The present invention and its components may be manufactured and sold in separate parts. For example, the stiles 40, actuation bar 22, slats 12, rectangular frame 60, pins 13, 15 and/or rods can be sold as individual parts and combined as needed to construct a new blind or repair an existing blind. Alternatively, the blind and its components may be manufactured and sold as prefabricated units or in kits requiring assembly. In addition to the prefabricated units or kits, other components may sold as optional accessories, such as the rectangular frame 60.
Thus far, the present invention has been shown and described with a rectangular shaped louver. The present invention can be used with louvers having a variety of shapes, however, and the components of the invention are not limited to rectangular louver installations. Referring to FIGS. 6–7, an alternative embodiment 110 is shown with a louver 111 that can be installed in a semi-circular shaped opening. Louver 111 has a series of parallel vertical slats 112 that are pivotally mounted to an actuation bar 120. The actuation bar 120 is operable to pivot the slats 112 between a closed position, in which the slats substantially block the passage of light and air through the louver 111, and an open position, in which the slats permit passage of light and air through the louver. The slats 112 are shaped to conform to the semi-circular opening when the slats are pivoted closed.

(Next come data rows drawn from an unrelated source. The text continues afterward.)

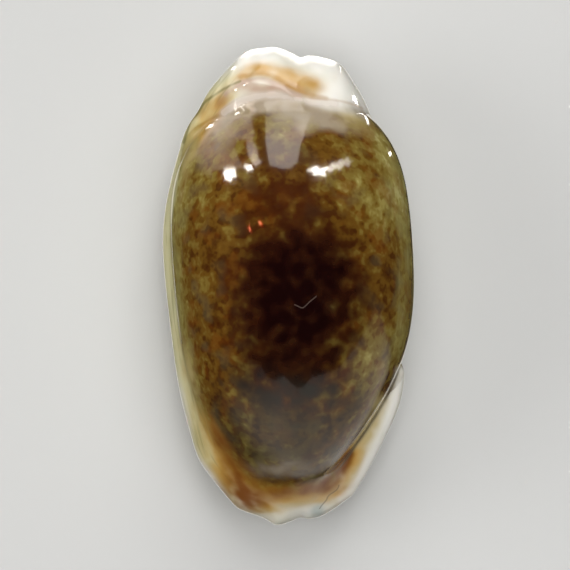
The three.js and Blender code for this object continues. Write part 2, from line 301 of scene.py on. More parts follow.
def slit_distance(x, y, z):
    """The space of the slit, under its round roof."""
    half = slit_half(y)
    roof = mix(SLIT["roof"], SLIT["canal roof"], smooth(*SLIT["canal rises"], np.abs(y)))
    end_roof = np.where(y > 0, SLIT["hind roof"], SLIT["fore roof"])
    roof = mix(roof, end_roof, smooth(*SLIT["canal falls"], np.abs(y))) - half
    return np.hypot(x - slit_x(y), np.maximum(z - roof, 0)) - half


# Spindle of the earlier whorls inside, a thin-walled roll beside the aperture, open on its far side.
SPINDLE = {"centre": (2.0, 0.8, 4.3), "radius": 3.0, "half length": 8.6, "wall": 0.6}
MOUTH = {"centre": (5.0, 0.8, 4.7), "half": (0.95, 3.5, 0.45)}


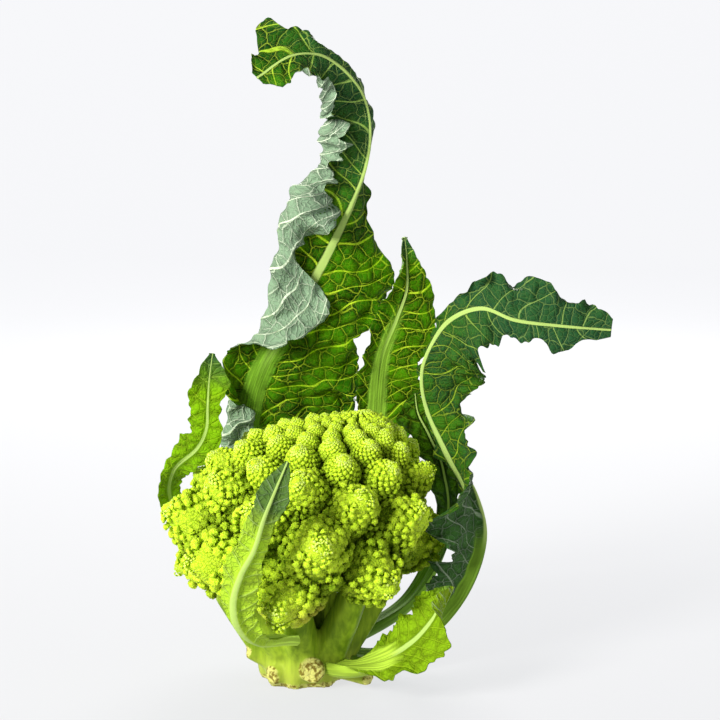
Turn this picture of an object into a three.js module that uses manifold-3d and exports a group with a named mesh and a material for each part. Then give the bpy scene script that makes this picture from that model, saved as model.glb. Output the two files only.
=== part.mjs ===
// A romanesco head with its leaves, standing on the flat cut of its stem.
// Millimetres, +Z up. The origin is the middle of the stem's cut, -Y is the front and +X the right.
// The curd is a spiral of cone-shaped florets that shrink towards a tip which leans back and right.
// Under it the stem forks into a stalk for each low floret, and each leaf springs from the stem's side.
import * as THREE from "three";
import { mergeVertices } from "three/addons/utils/BufferGeometryUtils.js";
import Module from "manifold-3d";

const wasm = await Module();
wasm.setup();

// Driving dimensions of the curd
const GOLDEN = Math.PI * (3 - Math.sqrt(5)); // turn from one floret to the next
const CURD_PROFILE = [
  // [radius, height, shift to the right, shift to the back] of the surface that the florets stand
  // on, from the tip to under the rim
  [0, 152, 32, 6],
  [12, 146, 26, 6],
  [26, 139, 16, 5],
  [39, 129, 9, 5],
  [49, 115, 3, 3],
  [56, 96, -3, 0],
  [57, 76, -4, 0],
  [47, 61, -1, 0],
];
const CURD_TURN = 2.1; // where round the head the first floret sits, in radians
const FLORET_SHARE = 0.4; // a floret's width over its distance from the tip
const FLORET_MOST = 37; // width of the largest florets
const FLORET_LEAST = 8.5; // narrower ones are bumps of the tip
const FLORET_LARGE = 26; // wider ones carry more bumps
const FLORET_PACKING = 0.8; // surface that a floret takes, over its width squared
const FLORET_RISE = 0.52; // height of a floret over its width
const CORE_INSET = 5; // how deep the plain core lies under the florets' feet

// Driving dimensions of the stem
const TRUNK_PROFILE = [
  // [radius, height] of the cut stem, with its edge pared at the foot
  [0, 0],
  [22, 0],
  [25, 4],
  [26, 13],
  [23, 30],
  [19, 56],
  [14, 82],
  [0, 84],
];
const TRUNK_SHIFT = -4; // the cut's middle stands a little left of the origin
const STALK_FOOT = [14, 14]; // [distance from the middle, height] where a floret's stalk starts
const STALK_RADII = [12, 9]; // of a stalk at its foot and under its floret
const STALKS = 9; // the lowest florets have a stalk that shows
const STUBS = [
  // [foot, end, radii] of the bases of leaves that were trimmed off
  { foot: [-16, -8, 12], end: [-35, -14, 19], radii: [8, 3.5] },
  { foot: [-12, -14, 9], end: [-22, -22, 7], radii: [7, 5] },
  { foot: [12, -8, 10], end: [33, -24, 6], radii: [7, 4] },
  { foot: [2, -12, 13], end: [1, -30, 12], radii: [9, 7] },
];
const SIDE_STALK = {
  // the stalk that stands apart at the left
  path: [
    [-15, -5, 8],
    [-30, -10, 28],
    [-46, -14, 54],
  ],
  radii: [9.5, 8],
};
const GAP = 0.35; // clear space between pieces that touch

// Driving dimensions of the leaves
const BLADE = 0.9; // thickness of a leaf blade

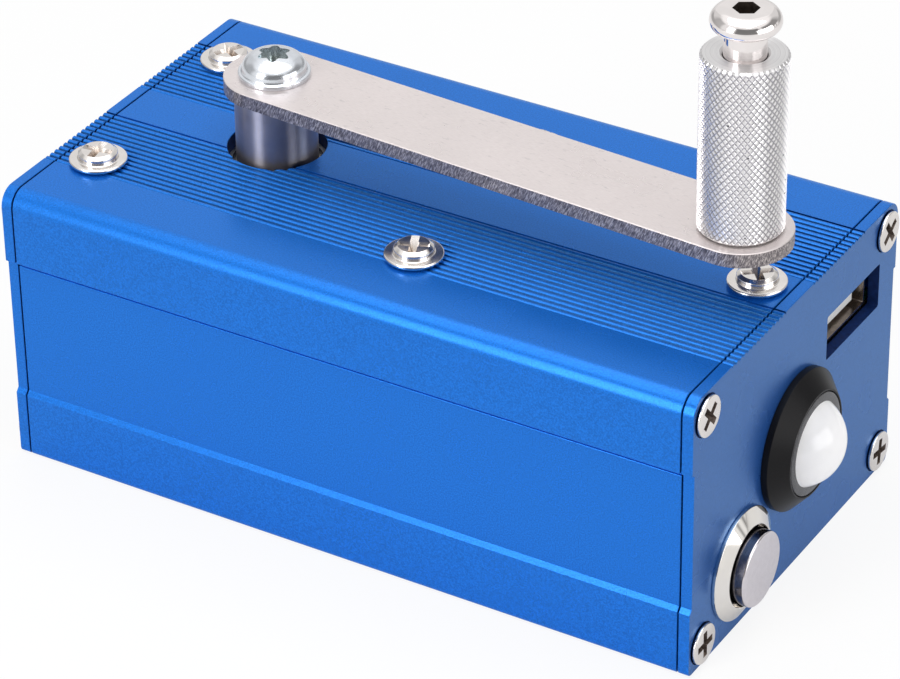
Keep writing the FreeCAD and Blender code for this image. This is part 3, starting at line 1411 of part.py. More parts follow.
def lamp_lens():
    """Clear lens: a flange seated in the bezel and a hollow dome, part of a sphere."""
    sphere_r = (LAMP_DOME_R ** 2 + LAMP_DOME_H ** 2) / 2 / LAMP_DOME_H
    centre = LAMP_DOME_H - sphere_r
    cavity_sphere_r = sphere_r - LAMP_LENS_WALL
    cavity_r = math.sqrt(cavity_sphere_r ** 2 - centre ** 2)

    def halfway(radius, edge_r):
        angle = math.asin(edge_r / radius) / 2
        return (radius * math.sin(angle), centre + radius * math.cos(angle))

    lens = lathe([
        (0, LAMP_DOME_H),
        (halfway(sphere_r, LAMP_DOME_R), (LAMP_DOME_R, 0)),
        (LAMP_FLANGE_R, 0),
        (LAMP_FLANGE_R, -LAMP_FLANGE_T),
        (cavity_r, -LAMP_FLANGE_T),
        (cavity_r, 0),
        (halfway(cavity_sphere_r, cavity_r), (0, LAMP_DOME_H - LAMP_LENS_WALL)),
    ])
    return facing_x(lens, LAMP_FRONT, LAMP_Y, LAMP_Z)


def lamp_emitter():
    """Emitter board in the barrel, with its square chip."""
    front = LAMP_BOARD_X + LAMP_BOARD_T
    board = rod_x(LAMP_BARREL_R - LAMP_BARREL_WALL, LAMP_BOARD_X, front, LAMP_Y, LAMP_Z)
    half = LAMP_CHIP / 2
    chip = block(
        front, front + LAMP_CHIP_T,
        LAMP_Y - half, LAMP_Y + half, LAMP_Z - half, LAMP_Z + half,
    )
    return board.fuse(chip)


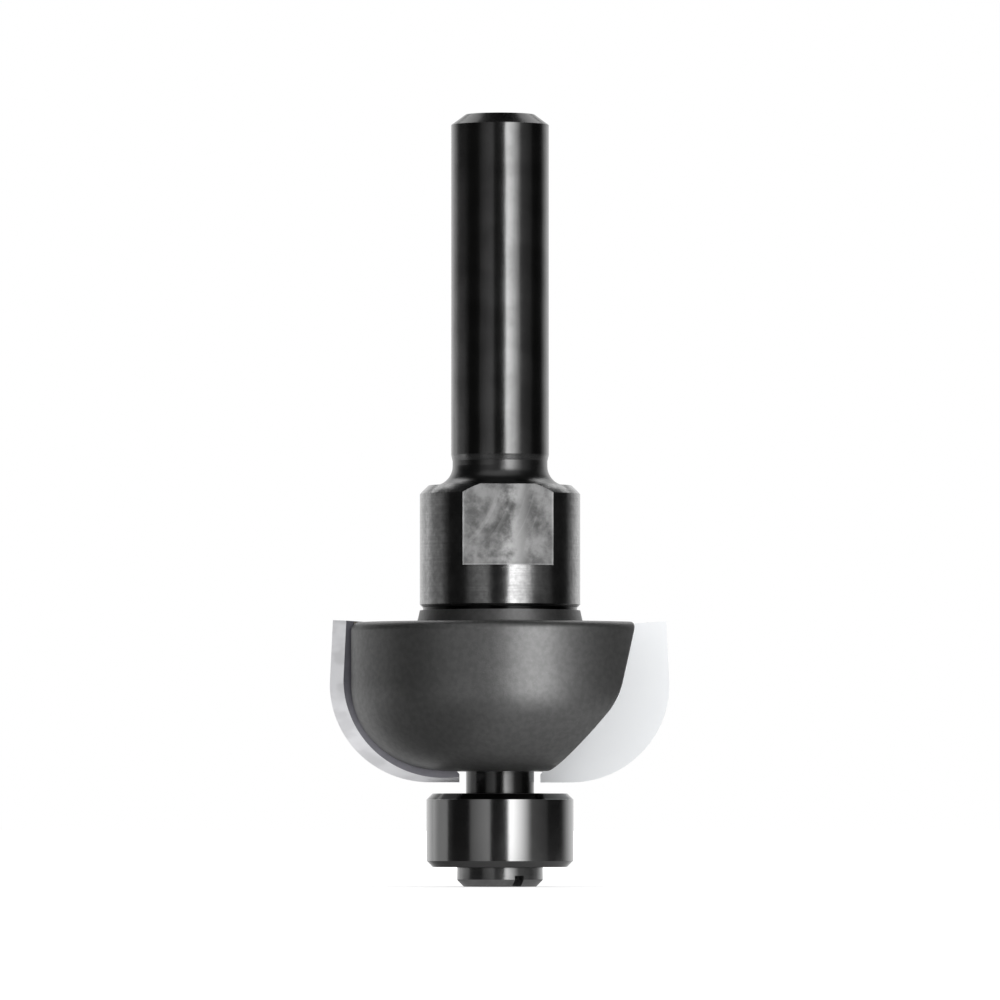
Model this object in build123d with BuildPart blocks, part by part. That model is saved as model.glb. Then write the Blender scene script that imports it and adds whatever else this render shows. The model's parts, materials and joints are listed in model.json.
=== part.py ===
"""Guided cove router bit: turned body, two brazed carbide tips and a ball-bearing pilot.

Millimetres. +Z runs up the axis to the end of the shank, and Z = 0 is the end face of the
pilot screw. The bit turns clockwise seen from the shank, so the tip on the +X side cuts
towards -Y. What comes in pairs on the body repeats after half a turn.
"""

import os
from math import cos, radians, sin, sqrt, tan

from build123d import *

# --- Cutting geometry ---------------------------------------------------------------------
cove_radius = 8.0  # radius of the cove that the tips cut
bearing_diameter = 12.0  # outer diameter of the guide bearing
straight_edge = 5.2  # cutting edge above the cove
back_taper = 0.25  # how far the straight edge leans in over its length
hook_offset = 2.0  # rake faces lie this far past the axis
chip_limit = 1.1  # how far the edges stand out from the bowl
end_limit = 0.9  # how far the edges stand out from the bowl's bottom

# --- Carbide tips -------------------------------------------------------------------------
tip_thickness = 2.0
tip_inner_x = 3.3  # end of the tip beside the bearing
tip_land = 0.8  # how far a tip reaches in behind the limb edge
tip_top_slope = 4.0  # degrees that the top edge falls inwards
tip_rise = 0.2  # how far the tips stand up over the bowl's top face
side_relief = 1.15  # how far the ground form moves inwards through the tip
end_relief = 0.35  # how far it moves upwards through the tip
braze_film = 0.08  # braze between a tip and its seat

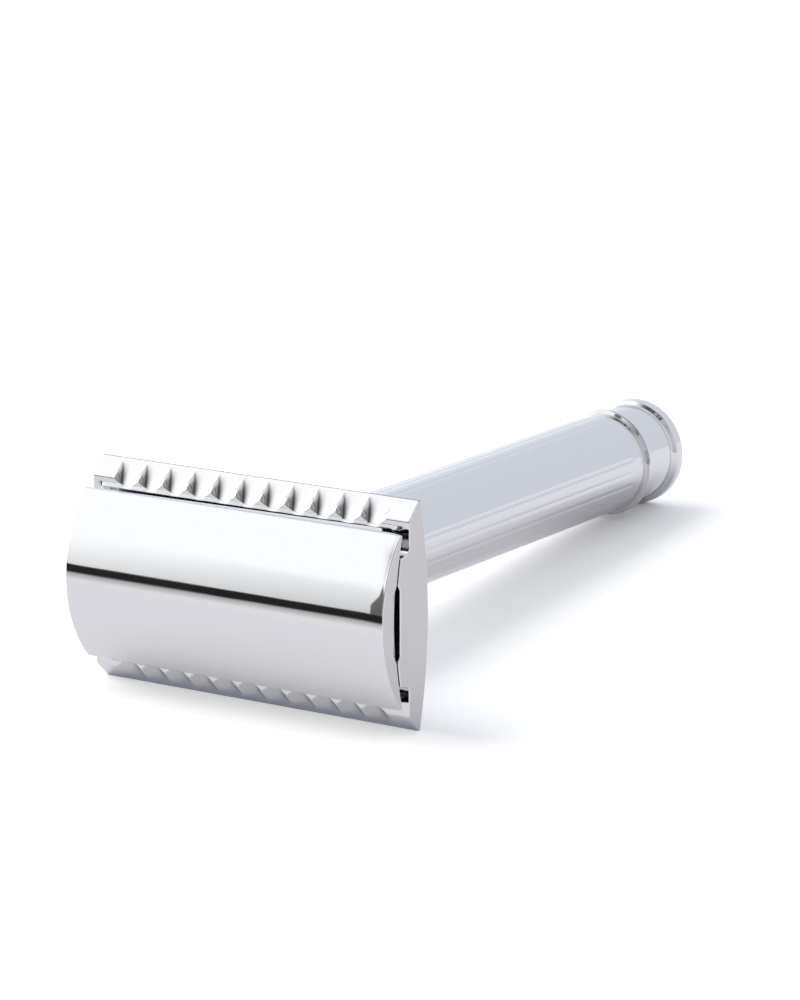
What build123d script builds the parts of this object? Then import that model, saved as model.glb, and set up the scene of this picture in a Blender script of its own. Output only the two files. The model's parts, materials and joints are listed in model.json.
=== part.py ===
from build123d import *
import os
from math import asin, atan2, cos, degrees, hypot, radians, sin, sqrt

# Three-piece double-edge safety razor: a curved cap with its stud and two posts,
# a blade, a base plate with scalloped safety bars, and a handle built on a tube.
#
# It lies on its lower safety bar and on the rim of its knob, with +Z up. X runs
# along the head, the cap faces -Y and the handle runs towards +Y. The origin is
# on the floor, at the middle of the footprint.
#
# The pieces are drawn in the razor's own directions: x along the head, u across
# it, and z along the handle, towards the cap. z = 0 is near the bars' outer edge.

os.makedirs("parts", exist_ok=True)

# --- Driving dimensions, in millimetres and degrees ---------------------------

# Blade: the standard double-edge size, bent over the base plate's bed
blade_length = 43.0         # over the two end tabs
blade_width = 22.0          # flat, from edge to edge
blade_thickness = 0.1
tab_length = 2.7            # each end tab, past the cutting edges
tab_width = 17.4            # across the end tabs, bent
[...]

The terms and expressions which have been employed are used as terms of description and not of limitation. There is no intention in the use of such terms and expressions of excluding any equivalents of the features shown and described or portions thereof. It is recognized, therefore, that various modifications are possible within the scope and spirit of the invention. Accordingly, the invention incorporates variations that fall within the scope of the following claims.